-- Exercise requirements --
Repeat the entire listing exactly as written.

-- Source material --
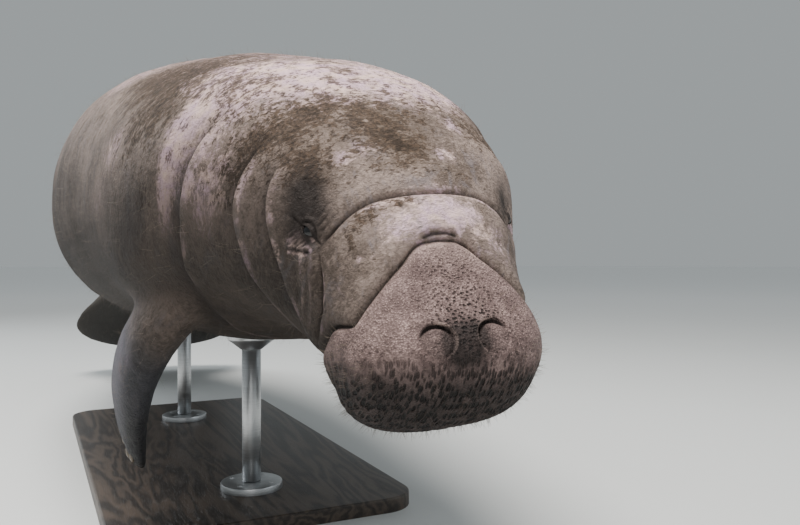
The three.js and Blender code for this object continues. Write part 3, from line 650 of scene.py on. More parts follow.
def flipper_surface(side, along, angle):
    """A flipper's skin with its markings and painted shade. The angle runs from its front edge over its outer
    face.
    """
    place, chord, outer = flipper_axes(side, along)
    beyond = np.clip((along - FLIPPER_LENGTH + FLIPPER_TIP) / FLIPPER_TIP, 0, 1)
    closing = np.sqrt(1 - beyond**2.2)
    c, s = np.cos(angle), np.sin(angle)
    x, z = flipper_chord(along) * closing * c, flipper_thick(along) * closing**0.8 * s
    points = place + chord * x[:, None] + outer * z[:, None]
    outward = unit(chord * (c / flipper_chord(along))[:, None] + outer * (s / flipper_thick(along))[:, None])
    lift = 1.1 * speckle(points, 45, 11, 2)
    dark = np.zeros(len(along))
    wrinkles = (  # along, how far it slants, depth, width
        *((66, 10, 3.4, 3.2), (92, -6, 1.4, 2.6), (104, 7, 1.0, 2.4)),
        *((118, 5, 1.4, 2.8), (150, -4, 0.8, 2.6), (205, 3, 0.7, 2.6), (352, 4, 1.2, 2.2)),
    )
    for where, slant, depth, width in wrinkles:
        off = along - where - slant * np.sin(angle + 0.6) - 2.5 * np.sin(3 * angle + where)
        share = (0.45 + 0.55 * smooth(s, -0.7, 0.5)) * closing
        lift -= share * depth * (hump(off, width) - 0.3 * hump(off, 2.6 * width))
        # painted shade in the wrinkles
        dark += 0.3 * depth / 3 * hump(off, width)
    points = points + outward * lift[:, None]
    none = np.zeros(len(along))
    # painted shade, darker towards the flipper's tip
    shaded = 0.45 * smooth(along, 120, 340)
    marks = {
        "muzzle": none,
        "lip": none,
        "net": none,
        # painted shade in the wrinkles, and a dark band near the tip
        "dark": dark + 0.5 * smooth(along, 330, 350) * (1 - 0.4 * smooth(along, 350, 400)),
        "pale": 0.3 * smooth(along, 30, 90) * (1 - smooth(along, 100, 190)) * smooth(s, -0.2, 0.8),
        "algae": 0.35 * smooth(along, 150, 330) * smooth(c, -0.4, 0.6),
        "flipper": smooth(along, 0, 90),
        "tail": none,
        # painted shade over the flipper's front and inner faces and towards its tip
        "under": np.clip(0.85 - 0.75 * smooth(s - 0.55 * c, -0.2, 1.0) * smooth(along, 0, 90) + shaded, 0, 1),
    }
    shoulder_flow = side * FLOW_SIDES * math.sin(math.radians(SHOULDER_TURN))
    down = SHOULDER_TURN * girth(SHOULDER_AT) + along
    flow = np.stack([SHOULDER_AT - x, down, shoulder_flow + FLOW_FACES * z], -1) * MM
    return points, marks, flow


# Rows of the skin: the lines that bound each stretch of the body, its rows, and how they crowd at its ends.
def line_or_place(bound, turn):
    return bound(turn) if callable(bound) else np.full(np.shape(turn), float(bound))


CHEST_FROM = 640
STRETCHES = (
    (0, nose_line, 60, "snout"),
    (nose_line, brow_line, 18, "both"),
    (brow_line, fold_lines[0], 24, "both"),
    (fold_lines[0], fold_lines[1], 18, "both"),
    (fold_lines[1], fold_lines[2], 26, "both"),
    (fold_lines[2], CHEST_FROM, 22, "start"),
    (CHEST_FROM, BODY_LENGTH, 96, "tail"),
)
ROWS = sum(rows for _, _, rows, _ in STRETCHES)


def evenly(places, widths):
    """Shares of an outline's length against shares of its places, to space rows evenly over a round end."""
    arc = np.concatenate([[0], np.cumsum(np.hypot(np.diff(places), np.diff(widths)))])
    return arc / arc[-1], (places - places[0]) / (places[-1] - places[0])


snout_places = np.linspace(0, 1, 600) ** 3 * 115
tail_places = BODY_LENGTH - np.linspace(1, 0, 900) ** 2 * (BODY_LENGTH - CHEST_FROM)
CROWDING = {
    "snout": evenly(snout_places, 0.95 * section(snout_places)[0]),
    "tail": evenly(tail_places, section(tail_places)[0]),
}


def crowd(u, kind):
    if kind == "both":
        return u - 0.66 * np.sin(2 * np.pi * u) / (2 * np.pi)
    if kind == "start":
        return mix(u, u**2, 0.66)
    return np.interp(u, *CROWDING[kind])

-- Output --
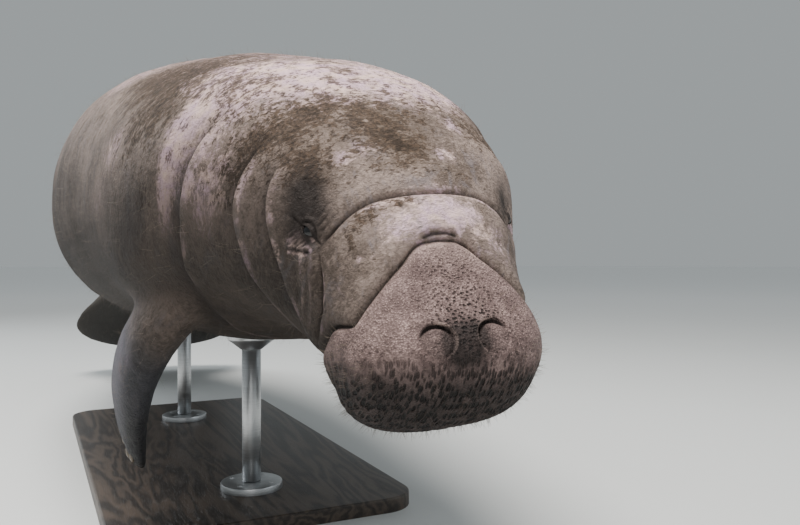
The three.js and Blender code for this object continues. Write part 3, from line 650 of scene.py on. More parts follow.
def flipper_surface(side, along, angle):
    """A flipper's skin with its markings and painted shade. The angle runs from its front edge over its outer
    face.
    """
    place, chord, outer = flipper_axes(side, along)
    beyond = np.clip((along - FLIPPER_LENGTH + FLIPPER_TIP) / FLIPPER_TIP, 0, 1)
    closing = np.sqrt(1 - beyond**2.2)
    c, s = np.cos(angle), np.sin(angle)
    x, z = flipper_chord(along) * closing * c, flipper_thick(along) * closing**0.8 * s
    points = place + chord * x[:, None] + outer * z[:, None]
    outward = unit(chord * (c / flipper_chord(along))[:, None] + outer * (s / flipper_thick(along))[:, None])
    lift = 1.1 * speckle(points, 45, 11, 2)
    dark = np.zeros(len(along))
    wrinkles = (  # along, how far it slants, depth, width
        *((66, 10, 3.4, 3.2), (92, -6, 1.4, 2.6), (104, 7, 1.0, 2.4)),
        *((118, 5, 1.4, 2.8), (150, -4, 0.8, 2.6), (205, 3, 0.7, 2.6), (352, 4, 1.2, 2.2)),
    )
    for where, slant, depth, width in wrinkles:
        off = along - where - slant * np.sin(angle + 0.6) - 2.5 * np.sin(3 * angle + where)
        share = (0.45 + 0.55 * smooth(s, -0.7, 0.5)) * closing
        lift -= share * depth * (hump(off, width) - 0.3 * hump(off, 2.6 * width))
        # painted shade in the wrinkles
        dark += 0.3 * depth / 3 * hump(off, width)
    points = points + outward * lift[:, None]
    none = np.zeros(len(along))
    # painted shade, darker towards the flipper's tip
    shaded = 0.45 * smooth(along, 120, 340)
    marks = {
        "muzzle": none,
        "lip": none,
        "net": none,
        # painted shade in the wrinkles, and a dark band near the tip
        "dark": dark + 0.5 * smooth(along, 330, 350) * (1 - 0.4 * smooth(along, 350, 400)),
        "pale": 0.3 * smooth(along, 30, 90) * (1 - smooth(along, 100, 190)) * smooth(s, -0.2, 0.8),
        "algae": 0.35 * smooth(along, 150, 330) * smooth(c, -0.4, 0.6),
        "flipper": smooth(along, 0, 90),
        "tail": none,
        # painted shade over the flipper's front and inner faces and towards its tip
        "under": np.clip(0.85 - 0.75 * smooth(s - 0.55 * c, -0.2, 1.0) * smooth(along, 0, 90) + shaded, 0, 1),
    }
    shoulder_flow = side * FLOW_SIDES * math.sin(math.radians(SHOULDER_TURN))
    down = SHOULDER_TURN * girth(SHOULDER_AT) + along
    flow = np.stack([SHOULDER_AT - x, down, shoulder_flow + FLOW_FACES * z], -1) * MM
    return points, marks, flow


# Rows of the skin: the lines that bound each stretch of the body, its rows, and how they crowd at its ends.
def line_or_place(bound, turn):
    return bound(turn) if callable(bound) else np.full(np.shape(turn), float(bound))


CHEST_FROM = 640
STRETCHES = (
    (0, nose_line, 60, "snout"),
    (nose_line, brow_line, 18, "both"),
    (brow_line, fold_lines[0], 24, "both"),
    (fold_lines[0], fold_lines[1], 18, "both"),
    (fold_lines[1], fold_lines[2], 26, "both"),
    (fold_lines[2], CHEST_FROM, 22, "start"),
    (CHEST_FROM, BODY_LENGTH, 96, "tail"),
)
ROWS = sum(rows for _, _, rows, _ in STRETCHES)


def evenly(places, widths):
    """Shares of an outline's length against shares of its places, to space rows evenly over a round end."""
    arc = np.concatenate([[0], np.cumsum(np.hypot(np.diff(places), np.diff(widths)))])
    return arc / arc[-1], (places - places[0]) / (places[-1] - places[0])


snout_places = np.linspace(0, 1, 600) ** 3 * 115
tail_places = BODY_LENGTH - np.linspace(1, 0, 900) ** 2 * (BODY_LENGTH - CHEST_FROM)
CROWDING = {
    "snout": evenly(snout_places, 0.95 * section(snout_places)[0]),
    "tail": evenly(tail_places, section(tail_places)[0]),
}


def crowd(u, kind):
    if kind == "both":
        return u - 0.66 * np.sin(2 * np.pi * u) / (2 * np.pi)
    if kind == "start":
        return mix(u, u**2, 0.66)
    return np.interp(u, *CROWDING[kind])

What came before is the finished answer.